The deeper problem is that, while a flurry of professors tweeting at ProQuest might get a response, these corporations rarely listen to (or take seriously) the concerns (or rights) of students. For example, an article from the Turnitin Help Center provides these instructions for students wishing to delete their work from the database: “Please contact your instructor regarding paper deletion. The instructor will then need to contact the school's Turnitin Administrator.”

I find myself needing to repeat this, because it is so absurd: Students must get their teachers to request that the students’ own intellectual property be removed from the database.

And here is the license being granted to Turnitin, according to its usage policy: “non-exclusive, royalty-free, perpetual, world-wide, irrevocable license to reproduce, transmit, display, disclose, and otherwise use your Communications on the Site or elsewhere for our business purposes.
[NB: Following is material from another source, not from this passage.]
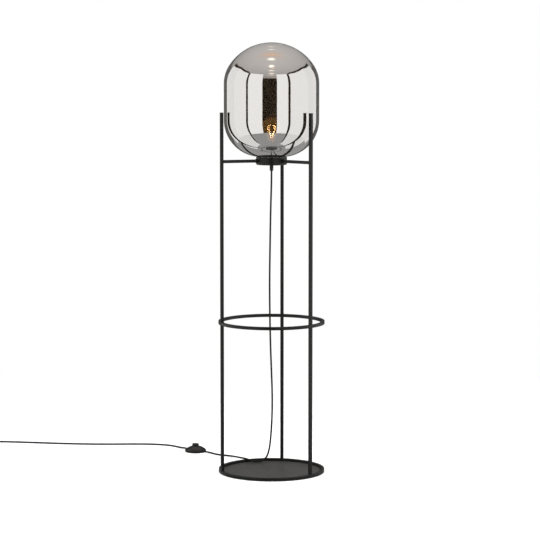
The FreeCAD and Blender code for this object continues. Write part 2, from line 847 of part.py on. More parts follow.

We are free to use any ideas, concepts, techniques, know-how in your Communications for any purpose, including, but not limited to, the development and use of products and services based on the Communications.” What I see there is a blur of words and phrases separated by commas, of which “royalty-free, perpetual, world-wide, irrevocable” are but a scary few. The rat-a-tat-tat of nouns, verbs, and adjectives is so bewildering that almost anyone would blindly click “agree” just to avoid the deluge of legal gobbledygook. But these words are serious and their ramifications pedagogical.

The fundamental issue here is not plagiarism, not credentialing, not protecting scholarly work, but control. And, ultimately, a dissertation should be about education, not a bureaucratic institutional hoop. It should be an opportunity for learning not a mere measure of it. And this learning must put the learner first. Corporate interest should not be allowed to pry this object from its shell.